When any of them had killed a Protestant, others would come and receive a gratification in cutting and mangling the body, after which they left it to be devoured by dogs and when they had slain a number of Protestants they would boast that the devil was beholden to them for sending so many souls to hell.

At Powerscourt Church they burnt the Bibles, whilst some of the Protestants they dragged by the hair of their heads into the Church where they strippedand whipped them in the most cruel manner.


In Munster they put to death several ministers in the most shocking manner. One they stripped stark naked and driving him before them pricked him with swords and pikes till he fell down and expired. In some places they plucked out the eyes and cut off the hands of the Protestants and in that condition turned them into the fields, there to linger out the remainder of their miserable existence


They obliged young men to force their aged parents to a river where they were drowned; wives to assist in hanging their husbands, and mothers to cut the throats of their children In one place they compelled a young Protestant man to kill his own father, and then they immediately hanged him In another they forced a woman to kill her husband then obliged her son to kill her, and afterwards shot him through the head.

At a place called Glaslow a Popish priest prevailed upon 40 Protestants to be reconciled to the Church of Rome under the vain hope of saving their lives they had no sooner done this than they (the Papists) cut their throats.
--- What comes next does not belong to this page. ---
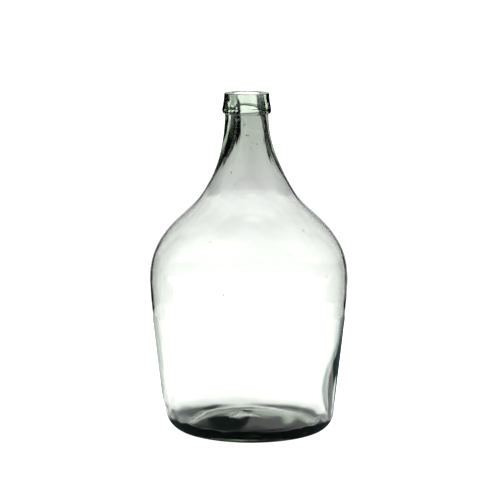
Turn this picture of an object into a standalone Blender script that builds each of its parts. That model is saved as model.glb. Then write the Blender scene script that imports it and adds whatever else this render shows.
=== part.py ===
"""Glass carboy: a blown demijohn and the ring of glass wound around its mouth.

Run with:  blender --background --python part.py
Metres, +Z up. The bottle stands on z = 0 and its axis is the Z axis.
"""

import math

import bpy
from mathutils import Vector
from mathutils.geometry import interpolate_bezier

# Overall sizes
TOTAL_HEIGHT = 0.426        # standing face to mouth face
BODY_DIAMETER = 0.250       # at the widest
WIDEST_HEIGHT = 0.1916      # height of the widest section
HEEL_DIAMETER = 0.2156      # where the wall turns into the heel
NECK_DIAMETER = 0.0540      # just below the lip ring
NECK_FOOT_DIAMETER = 0.1196  # where the neck's sweep runs into the shoulder
NECK_LENGTH = 0.1276        # from the mouth down to the neck's foot
NECK_FOOT_ANGLE = 33.7      # degrees from upright that the wall slopes there
BORE_DIAMETER = 0.032       # clear way through the mouth, for a bung

# Fullness of the curves, as the reach of each Bezier handle along the height between its ends
NECK_FULLNESS = 0.42
NECK_FOOT_FULLNESS = 0.29
SHOULDER_FULLNESS = 0.57
FLANK_FULLNESS = 0.19
HEEL_FULLNESS = 0.34
ROUND = 0.5523              # handle reach that makes a quarter circle or ellipse

# Heel, standing ring and punt
HEEL_HEIGHT = 0.021
HEEL_RUN = 0.022            # from the wall in to the standing ring
STANDING_RING_WIDTH = 0.010
PUNT_HEIGHT = 0.019         # underside of the kicked-up base, at the axis
PUNT_GLASS = 0.009          # glass at the axis, above the punt
FLOOR_GLASS = 0.0085        # glass over the standing ring
FLOOR_CORNER_RUN = 0.0235   # from the inner wall to the lowest line of the floor

# Wall thickness, thin in the body and thick at both ends
BODY_WALL = 0.003
HEEL_WALL = 0.0045
HEEL_WALL_TOP = 0.070       # height where the heel's extra glass has run out
NECK_WALL = 0.0092          # below the lip ring
THICK_NECK = 0.046          # down from the mouth, as far as the neck's glass is at its full thickness
NECK_THINNING = 0.060       # length over which it then thins to the body's wall

# Finish: the neck's end, stepped in for the lip ring
RING_HEIGHT = 0.0264
RING_SEAT = 0.0024          # width of the ledge that the ring sits on
RING_TOP_OVERHANG = 0.0015  # beyond the neck, at the ring's top
RING_LOW_OVERHANG = 0.0038  # beyond the neck, at the ring's widest
RING_LOW_HEIGHT = 0.006     # height of the ring's widest line above the ledge
GAP = 0.0003                # between the ring and the neck

MOUTH_INNER_EDGE = 0.0016   # fire-polished edges
MOUTH_OUTER_EDGE = 0.0008
RING_TOP_EDGE = 0.0016
RING_LOW_EDGE = 0.0030
RING_INNER_EDGE = 0.0004

SIDES = 64                  # facets around
NECK_STEPS = 8
SHOULDER_STEPS = 9
FLANK_STEPS = 8
HEEL_STEPS = 6
PUNT_STEPS = 8
EDGE_STEPS = 3

GLASS_COLOUR = (0.76, 0.86, 0.79, 1.0)
RING_COLOUR = (0.66, 0.78, 0.69, 1.0)
GLASS_ROUGHNESS = 0.03
GLASS_IOR = 1.52

MERGE = 0.00002


def point(radius, height):
    """A point of an outline, in the XZ plane."""
    return Vector((radius, 0.0, height))


def curve(start, start_handle, end_handle, end, steps):
    """Points of a Bezier curve, both ends included."""
    return interpolate_bezier(start, start_handle, end_handle, end, steps + 1)


def rounded(corners):
    """Outline through corners of (point, edge radius), each edge an arc where its radius isn't zero."""
    outline = []
    last = len(corners) - 1
    for index, (corner, radius) in enumerate(corners):
        if radius == 0.0 or index in (0, last):
            outline.append(corner)
            continue
        back = corners[index - 1][0] - corner
        ahead = corners[index + 1][0] - corner
        half_angle = back.angle(ahead) / 2.0
        reach = min(radius / math.tan(half_angle), back.length / 2.0, ahead.length / 2.0)
        start = corner + back.normalized() * reach
        end = corner + ahead.normalized() * reach
        outline += curve(start, start.lerp(corner, ROUND), end.lerp(corner, ROUND), end, EDGE_STEPS)
    return outline


def smooth(value, low, high):
    """0 below low, 1 above high, an even S between them."""
    share = min(max((value - low) / (high - low), 0.0), 1.0)
    return share * share * (3.0 - 2.0 * share)


def wall_at(height):
    """Thickness of the wall, square to its outer surface."""
    thick_from = TOTAL_HEIGHT - THICK_NECK
    neck_share = smooth(height, thick_from - NECK_THINNING, thick_from)
    heel_share = 1.0 - smooth(height, HEEL_HEIGHT, HEEL_WALL_TOP)
    return BODY_WALL + (NECK_WALL - BODY_WALL) * neck_share + (HEEL_WALL - BODY_WALL) * heel_share


def outer_wall():
    """Outer surface from the ledge under the ring down to the heel."""
    neck = point(NECK_DIAMETER / 2.0, TOTAL_HEIGHT - RING_HEIGHT)
    foot = point(NECK_FOOT_DIAMETER / 2.0, TOTAL_HEIGHT - NECK_LENGTH)
    widest = point(BODY_DIAMETER / 2.0, WIDEST_HEIGHT)
    heel = point(HEEL_DIAMETER / 2.0, HEEL_HEIGHT)
    lean = math.radians(NECK_FOOT_ANGLE)
    slope = point(math.sin(lean), -math.cos(lean)) * NECK_FOOT_FULLNESS
    sweep = neck.z - foot.z
    rise = foot.z - widest.z
    drop = widest.z - heel.z
    neck_handle = neck - point(0.0, NECK_FULLNESS * sweep)
    shoulder_handle = widest + point(0.0, SHOULDER_FULLNESS * rise)
    flank_handle = widest - point(0.0, FLANK_FULLNESS * drop)
    heel_handle = heel.lerp(widest, HEEL_FULLNESS)
    upper = curve(neck, neck_handle, foot - slope * sweep, foot, NECK_STEPS)
    middle = curve(foot, foot + slope * rise, shoulder_handle, widest, SHOULDER_STEPS)
    lower = curve(widest, flank_handle, heel_handle, heel, FLANK_STEPS)
    return upper + middle[1:] + lower[1:]


def inner_wall(outer):
    """Inner surface, the outer one moved in by the wall's thickness."""
    inner = []
    last = len(outer) - 1
    for index, place in enumerate(outer):
        along = outer[min(index + 1, last)] - outer[max(index - 1, 0)]
        along.normalize()
        inward = Vector((along.z, 0.0, -along.x))
        inner.append(place + inward * wall_at(place.z))
    inner[0] = point(BORE_DIAMETER / 2.0, outer[0].z)
    return inner


def domed(apex, edge):
    """A parabola from the axis down to its edge."""
    third = point((edge.x - apex.x) / 3.0, 0.0)
    fall = point(0.0, (apex.z - edge.z) / 3.0)
    return curve(apex, apex + third, apex + third * 2.0 - fall, edge, PUNT_STEPS)


def base_outline(outer):
    """Underside from the heel across the standing ring to the top of the punt."""
    heel = outer[-1]
    slope = (outer[-1] - outer[-2]).normalized()
    ring_out = point(heel.x - HEEL_RUN, 0.0)
    ring_in = point(ring_out.x - STANDING_RING_WIDTH, 0.0)
    apex = point(0.0, PUNT_HEIGHT)
    heel_handle = heel + slope * HEEL_HEIGHT * ROUND
    ring_handle = ring_out + point(HEEL_RUN * ROUND, 0.0)
    corner = curve(heel, heel_handle, ring_handle, ring_out, HEEL_STEPS)
    return corner[1:] + domed(apex, ring_in)[::-1]


def floor_outline(inner):
    """Inside of the base, from the top of the dome out to the inner wall."""
    wall = inner[-1]
    slope = (inner[-1] - inner[-2]).normalized()
    trough = point(wall.x - FLOOR_CORNER_RUN, FLOOR_GLASS)
    apex = point(0.0, PUNT_HEIGHT + PUNT_GLASS)
    trough_handle = trough + point(FLOOR_CORNER_RUN * ROUND, 0.0)
    wall_handle = wall + slope * (wall.z - FLOOR_GLASS) * ROUND
    corner = curve(trough, trough_handle, wall_handle, wall, HEEL_STEPS)
    return domed(apex, trough) + corner[1:-1]


def finish_radius():
    """Outer radius of the neck's end, inside the ring."""
    return NECK_DIAMETER / 2.0 - RING_SEAT


def vessel_outline():
    """Whole section of the bottle: floor, inner wall, mouth, outer wall, base."""
    outer = outer_wall()
    inner = inner_wall(outer)
    bore = BORE_DIAMETER / 2.0
    finish = finish_radius()
    mouth = rounded([
        (inner[0], 0.0),
        (point(bore, TOTAL_HEIGHT), MOUTH_INNER_EDGE),
        (point(finish, TOTAL_HEIGHT), MOUTH_OUTER_EDGE),
        (point(finish, outer[0].z), 0.0),
    ])
    return floor_outline(inner) + inner[:0:-1] + mouth + outer + base_outline(outer)


def ring_outline():
    """Section of the lip ring, a closed loop."""
    neck = NECK_DIAMETER / 2.0
    bottom = TOTAL_HEIGHT - RING_HEIGHT + GAP
    inside = finish_radius() + GAP
    loop = rounded([
        (point(inside, (bottom + TOTAL_HEIGHT) / 2.0), 0.0),
        (point(inside, TOTAL_HEIGHT), RING_INNER_EDGE),
        (point(neck + RING_TOP_OVERHANG, TOTAL_HEIGHT), RING_TOP_EDGE),
        (point(neck + RING_LOW_OVERHANG, bottom + RING_LOW_HEIGHT), 0.0),
        (point(neck + RING_LOW_OVERHANG, bottom), RING_LOW_EDGE),
        (point(inside, bottom), RING_INNER_EDGE),
        (point(inside, (bottom + TOTAL_HEIGHT) / 2.0), 0.0),
    ])
    return loop


def glass(name, colour):
    """A clear glass material."""
    material = bpy.data.materials.new(name)
    material.use_nodes = True
    shader = material.node_tree.nodes["Principled BSDF"]
    shader.inputs["Base Color"].default_value = colour
    shader.inputs["Metallic"].default_value = 0.0
    shader.inputs["Roughness"].default_value = GLASS_ROUGHNESS
    shader.inputs["IOR"].default_value = GLASS_IOR
    shader.inputs["Transmission Weight"].default_value = 1.0
    material.diffuse_color = colour
    return material


def spun(name, outline, material):
    """A piece turned about the Z axis from its outline, which runs down its outer side."""
    mesh = bpy.data.meshes.new(name)
    edges = [(index, index + 1) for index in range(len(outline) - 1)]
    mesh.from_pydata([tuple(place) for place in outline], edges, [])
    mesh.materials.append(material)
    piece = bpy.data.objects.new(name, mesh)
    bpy.context.scene.collection.objects.link(piece)
    screw = piece.modifiers.new("turn", "SCREW")
    screw.axis = "Z"
    screw.steps = SIDES
    screw.render_steps = SIDES
    screw.use_merge_vertices = True
    screw.merge_threshold = MERGE
    screw.use_smooth_shade = True
    return piece


def clear_scene():
    """Remove what a new Blender file starts with."""
    for item in list(bpy.data.objects):
        bpy.data.objects.remove(item, do_unlink=True)


def build():
    """Build the bottle and its lip ring under one empty."""
    clear_scene()
    carboy = bpy.data.objects.new("carboy", None)
    bpy.context.scene.collection.objects.link(carboy)
    pieces = [
        spun("vessel", vessel_outline(), glass("vessel_glass", GLASS_COLOUR)),
        spun("lip_ring", ring_outline(), glass("lip_ring_glass", RING_COLOUR)),
    ]
    for piece in pieces:
        piece.parent = carboy


build()
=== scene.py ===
"""Glass carboy: a hand-blown demijohn and the ring of glass wound around its mouth.

Lengths are in metres, +Z is up, and the bottle stands on z = 0 around the Z axis.
"""

import math

import bpy
from bpy.props import FloatProperty, FloatVectorProperty, IntProperty, PointerProperty
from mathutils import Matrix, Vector, kdtree, noise
from mathutils.geometry import interpolate_bezier


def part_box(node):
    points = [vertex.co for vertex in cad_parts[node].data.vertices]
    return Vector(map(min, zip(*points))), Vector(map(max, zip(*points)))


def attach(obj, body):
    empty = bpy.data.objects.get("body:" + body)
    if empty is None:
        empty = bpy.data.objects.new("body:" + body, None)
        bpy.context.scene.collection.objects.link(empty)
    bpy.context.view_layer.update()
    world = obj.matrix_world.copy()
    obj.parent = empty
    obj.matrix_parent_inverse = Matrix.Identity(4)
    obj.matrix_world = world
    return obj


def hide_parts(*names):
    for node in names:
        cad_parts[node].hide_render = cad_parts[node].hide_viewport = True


bl_info = {
    "name": "Glass carboy",
    "version": (1, 0, 0),
    "blender": (4, 5, 0),
    "location": "3D View > Sidebar > Carboy",
    "description": "Models a hand-blown glass carboy, its lip ring and a plain studio",
    "category": "Mesh",
}

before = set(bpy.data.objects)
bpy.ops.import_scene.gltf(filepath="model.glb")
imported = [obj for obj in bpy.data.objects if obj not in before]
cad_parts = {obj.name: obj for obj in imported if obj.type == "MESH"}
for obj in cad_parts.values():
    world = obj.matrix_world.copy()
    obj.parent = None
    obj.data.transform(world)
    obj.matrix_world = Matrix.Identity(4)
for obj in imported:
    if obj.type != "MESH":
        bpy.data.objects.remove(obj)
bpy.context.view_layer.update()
VESSEL_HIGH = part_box("vessel")[1]
RING_LOW, RING_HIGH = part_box("lip_ring")
ROUND = 0.5523              # handle reach that makes a quarter circle or ellipse
GLASS_IOR = 1.52
VESSEL_WAVES = 22.0         # soft surface waves in a metre
RING_WAVES = 60.0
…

In County Tipperary a great number of Protestants, men, women and children fell into the hands of the Papists who after stripping them naked murdered them with stones, pole-axes, swords and other weapons.


In County Mayo, 60 Protestants including 15 ministers under a safe conduct to Galway, were stabbed, piked and drowned by the soldiers of Edmund Burke.


At Clones 17 men were buried alive


In County Tyrone 300 Protestants were drowned in one day. Dr. Maxwell, rector of Tyrone, under oath declared that Irish Papists had destroyed in one place, at Glynwood, 12,000 Protestants in flight from County Armagh.

Some Protestants were hung by the feet to tenter-hooks driven into poles and left in that wretched posture to expire Several were hung on windmills and before they were half dead the savages cut them in pieces with their swords One poor woman they hung on a gibbet, with her child, a twelve month old infant hung by the neck with the hair of its mother's head.


When estimates were afterwards made of the number who were sacrificed to gratify the diabolical souls of the Papists, it amounted to 150,000."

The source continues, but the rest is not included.